Not All Indexes Are Created Equal

It’s crucial to understand the difference between these two indexes. The Goldman Sachs Commodity Index (GSCI) is weighted based on production, which means it’s heavily tilted toward oil and natural gas. While this energy focus provides certain diversification benefits, it's not a broad representation of all commodities.

On the other hand, the Dow Jones-AIG Index is designed for broader diversification. It places limits on how much any single commodity or commodity group can represent. For instance, no group like energy or precious metals can exceed 33% of the index, and an individual commodity is capped at 15%. This structure has historically led to higher returns with less volatility compared to the GSCI between 1991 and 2003. Its negative correlation with both the S&P 500 (–0.21) and long-term Treasury bonds (–0.14) during that period confirms it's a solid diversifier.

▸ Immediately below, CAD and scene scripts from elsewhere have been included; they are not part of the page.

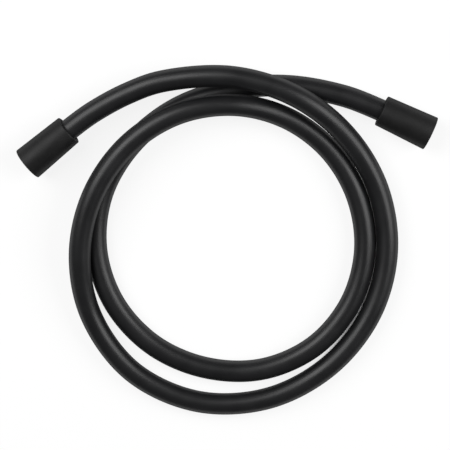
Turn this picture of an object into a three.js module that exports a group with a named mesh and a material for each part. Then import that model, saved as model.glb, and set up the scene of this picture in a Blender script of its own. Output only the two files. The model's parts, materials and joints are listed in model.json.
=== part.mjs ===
// Smooth black shower hose, lying in a loose coil, with a free-turning coupling nut at each end
import * as THREE from 'three';

// Driving dimensions, in millimetres and degrees, +Z up, the hose lies on z = 0

// Hose
const hoseOuterRadius = 7.65;
const hoseBoreRadius = 4.9;
const hoseSides = 12;
const hoseSteps = 80;
const straightRun = 2;
const straightHold = 4;

// Coupling nut, a slim cone with its widest end at the mouth
const threadMajorRadius = 10.5;
const threadLength = 9.6;
const threadLeadIn = 0.35;
const seatDepth = 8.6;
const mouthWall = 1.6;
const backWall = 1.6;
const rearWall = 5.1;
const nutMouthRound = 0.6;
const nutBackRound = 0.8;

// Pieces inside the nut
const slipRingThickness = 1.5;
const ferruleLength = 17.2;
const ferruleWall = 0.9;
const crimpCount = 3;
const crimpDepth = 0.35;
const crimpWidth = 2.2;
const flangeThickness = 2.2;
const washerThickness = 2;
const washerHoleRadius = 5.6;
const tailWall = 0.65;
const barbCount = 4;
const barbHeight = 0.45;
const softEdge = 0.25;

// Clearances
const faceGap = 0.3;
const turnGap = 0.3;
const ferrulePlay = 0.5;
const hoseSlide = 0.6;
const borePlay = 0.5;

// Facets round each turned piece
const nutFacets = 36;
const innerFacets = 28;
const tailFacets = 24;

// The loose coil between the nuts, clockwise: angle round the coil's centre, radius, height
const coilCentre = [4.5, 4];
const coilPoints = [
  [138, 131.2, 14.1],
  [126, 124.8, 15.7],
  [114, 120, 17.9],
  [90, 112.8, 22.7],
  [66, 108.3, 22.9],
  [42, 105.7, 15.2],
  [18, 106.1, 10.6],
  [-6, 108.3, 9],
  [-30, 111.6, 8.2],
  [-54, 115.4, 7.75],
  [-78, 119.5, 7.65],
  [-102, 122, 7.7],
  [-126, 121.1, 8.1],
  [-150, 115.4, 10.8],
  [-174, 108.1, 19.1],
  [-198, 102.4, 23.1],
  [-222, 98.5, 23.5],
  [-246, 95.8, 23.4],
  [-270, 93.3, 20.5],
  [-294, 91, 12.3],
  [-318, 90.1, 8.1],
  [-342, 90.65, 7.7],
  [-366, 92.7, 7.65],
  [-390, 95.4, 7.65],
  [-414, 97.6, 7.65],
  [-438, 98, 7.65],
  [-462, 96.9, 7.65],
  [-486, 96.9, 7.65],
  [-510, 97, 7.65],
  [-534, 96.9, 7.65],
  [-558, 96.6, 7.65],
  [-582, 96.1, 7.65],
  [-606, 98, 7.65],
  [-630, 103, 7.65],
  [-650, 112, 7.75],
  [-668, 124.8, 9.1],
];

// Stations along a nut's axis, counted from its mouth towards the hose
const washerFront = seatDepth;
const flangeFront = washerFront + washerThickness + faceGap;
const ferruleFront = flangeFront + flangeThickness + faceGap;
const slipRingFront = ferruleFront + ferruleLength + faceGap;
const shoulder = slipRingFront + slipRingThickness + faceGap;
const nutLength = shoulder + rearWall;
const hoseEnd = ferruleFront;

// Radii that follow from what fits in what
const ferruleInnerRadius = hoseOuterRadius + turnGap;
const ferruleOuterRadius = ferruleInnerRadius + ferruleWall;
const chamberRadius = ferruleOuterRadius + ferrulePlay;
const discRadius = chamberRadius - turnGap;
const rearHoleRadius = hoseOuterRadius + hoseSlide;
const nutMouthRadius = threadMajorRadius + mouthWall;
const nutBackRadius = chamberRadius + backWall;
const tailCrestRadius = hoseBoreRadius - borePlay;
const tailRootRadius = tailCrestRadius - barbHeight;
const waterwayRadius = tailRootRadius - tailWall;

// Where each nut lies: centre of its back face in plan, heading of its mouth, and tilt of the axis
const coneTilt = Math.atan((nutMouthRadius - nutBackRadius) / nutLength) * 180 / Math.PI;
const ends = [
  { name: 'inlet', back: [-110.1, 79.2], heading: -140.4, tilt: -2 },
  { name: 'outlet', back: [107.1, 92.4], heading: -25, tilt: coneTilt },
];

const material = (name, color, roughness, metalness) =>
  new THREE.MeshStandardMaterial({ name, color, roughness, metalness });

const hosePlastic = material('hose_pvc', 0x17181a, 0.42, 0);
const nutFinish = material('nut_black', 0x141415, 0.55, 0.2);
const brass = material('insert_brass', 0xb9924a, 0.35, 1);
const steel = material('ferrule_steel', 0x9a9b9d, 0.38, 1);
const rubber = material('washer_rubber', 0x1b1b1c, 0.85, 0);
const slipPlastic = material('slip_ring_plastic', 0xdeddd6, 0.5, 0);

// A profile point: distance from the axis, and station from the mouth
const at = (radius, station) => new THREE.Vector2(radius, -station);

// Quarter round between two straight edges of a profile, centred on the given point
function quarterRound(radius, station, size, fromAngle, steps = 3) {
  const points = [];
  for (let i = 0; i <= steps; i += 1) {
    const angle = (fromAngle + (90 * i) / steps) * Math.PI / 180;
    points.push(at(radius + size * Math.cos(angle), station - size * Math.sin(angle)));
  }
  return points;
}

// A ring or sleeve turned from a profile that closes on itself
function turned(points, facets) {
  return new THREE.LatheGeometry([...points, points[0].clone()], facets);
}

function nutShape() {
  const outer = (station) =>
    nutMouthRadius + (nutBackRadius - nutMouthRadius) * station / nutLength;
  const backCorner = nutLength - nutBackRound;
  return turned([
    at(rearHoleRadius, nutLength),
    ...quarterRound(outer(nutLength) - nutBackRound, backCorner, nutBackRound, -90),
    ...quarterRound(outer(nutMouthRound) - nutMouthRound, nutMouthRound, nutMouthRound, 0),
    at(threadMajorRadius + threadLeadIn, 0),
    at(threadMajorRadius, threadLeadIn),
    at(threadMajorRadius, threadLength),
    at(chamberRadius, threadLength + Math.abs(threadMajorRadius - chamberRadius)),
    at(chamberRadius, shoulder),
    at(rearHoleRadius, shoulder),
  ], nutFacets);
}

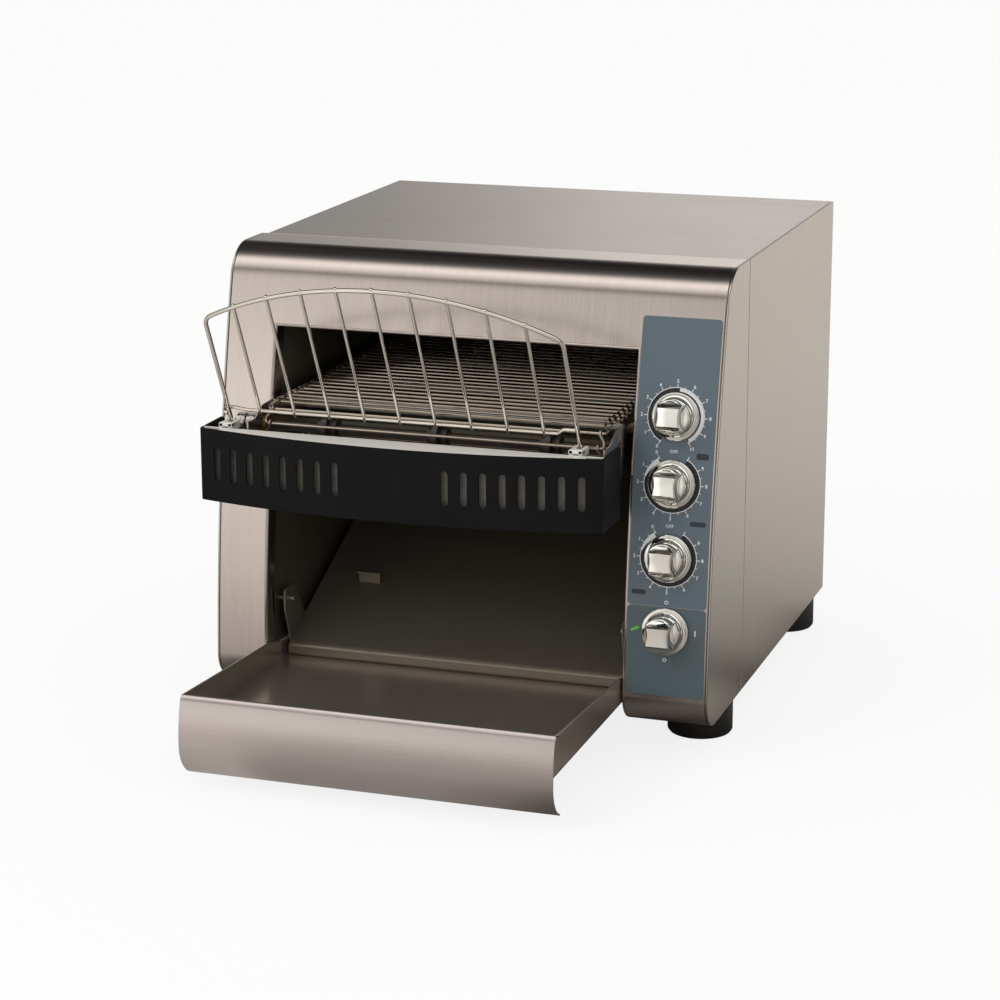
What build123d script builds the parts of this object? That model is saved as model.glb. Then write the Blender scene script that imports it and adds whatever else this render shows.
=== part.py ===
"""Countertop conveyor toaster, in millimetres.

X runs to the right, Y to the rear and Z up, with the floor at Z = 0 and the
origin under the middle of the whole machine.  Bread rides the wire belt in
through the front opening, turns down at the rear of the belt, slides forward
on the chute and lands in the tray.
"""
from build123d import *
from math import asin, atan2, cos, degrees, radians, sin, sqrt
import os

os.makedirs("parts", exist_ok=True)

# ---------------------------------------------------------------- cabinet
CABINET_TOP = 346.0
FOOT_HEIGHT = 24.0
CHEEK_HALF = 188.0  # half the width over the two front cheeks
LEFT_STEP = 5.0  # the left side panel sits this far inside its cheek
REAR_Y = 264.0
SEAM_Y = -16.0  # joint between the front casing and the rear casing
SEAM_GAP = 0.8
SHEET = 1.2
FRONT_SHEET = 1.5
TOUCH = 0.1  # clearance between sheets that are screwed together

# Front outline: flat crown, tight crown bend, long bowed brow, tucked toe
CROWN_Y = -47.0
CROWN_R = 30.0
CROWN_TURN = 75.8
BROW_R = 1400.0
TOE_R = 22.0
SKIN_EDGE_GAP = 0.5

# Front opening
OPENING_LEFT = 40.0 - CHEEK_HALF
OPENING_RIGHT = CHEEK_HALF - 63.0  # the rest is the control pillar
OPENING_TOP = CABINET_TOP - 56.0
LIP_DEPTH = 14.0

# Toasting chamber
LINER_GAP = 1.8  # from the edge of the opening to the inner liner face
CHAMBER_REAR = REAR_Y - 26.0
CHAMBER_TOP = CABINET_TOP - 28.0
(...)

A Hard Look at the Available Funds

When you look closer at the funds themselves, the choice becomes clearer.

The Oppenheimer fund has some significant drawbacks. Its Class A shares come with a steep 1.68% expense ratio and a 5.75% load fee. Even the institutional version is a pricey 1.06%. The fund also invests its collateral—the cash backing the futures contracts—in instruments that carry prepayment and credit risk, like mortgage-backed securities. It’s also actively managed, and its performance has lagged its benchmark considerably. From 1998 to 2003, the fund returned just 2.64% annually, while the GSCI Index it follows returned 6.65%.

The PIMCO fund, which launched in late 2002, is more investor-friendly. Its expense ratio is lower at 1.24% (with an institutional version at 0.74%). A major plus is that it invests much of its collateral in inflation-protected securities, which aligns perfectly with using commodities as an inflation hedge. However, it’s not without risks. Like the Oppenheimer fund, it has the discretion to invest in riskier assets like junk bonds and can also take on currency risk.

The Bottom Line for Disciplined Investors

Allocating a portion of your portfolio to commodities has strong intuitive appeal. It offers a hedge against inflation and low correlation to traditional stocks and bonds. But this is not a set-it-and-forget-it asset class. It demands patience and discipline.

Returns can be highly volatile and may remain low for long stretches. For example, the Oppenheimer fund's annual returns from 1998 to 2003 swung wildly: –45%, 37%, 44%, –31%, 27%, and 23%. You also have to be comfortable with "tracking error," which means your portfolio's performance will almost certainly not mirror the equity markets. This is a psychological hurdle that only educated and disciplined investors should take on.

Ultimately, this asset class is a good fit for long-term investors looking to diversify away from the risks of stocks and bonds. While no perfect fund exists, the PIMCO fund is the clear preference for its more sensible approach to Investment Management and alignment with an investor's goals for including commodities in their Personal Finance plan.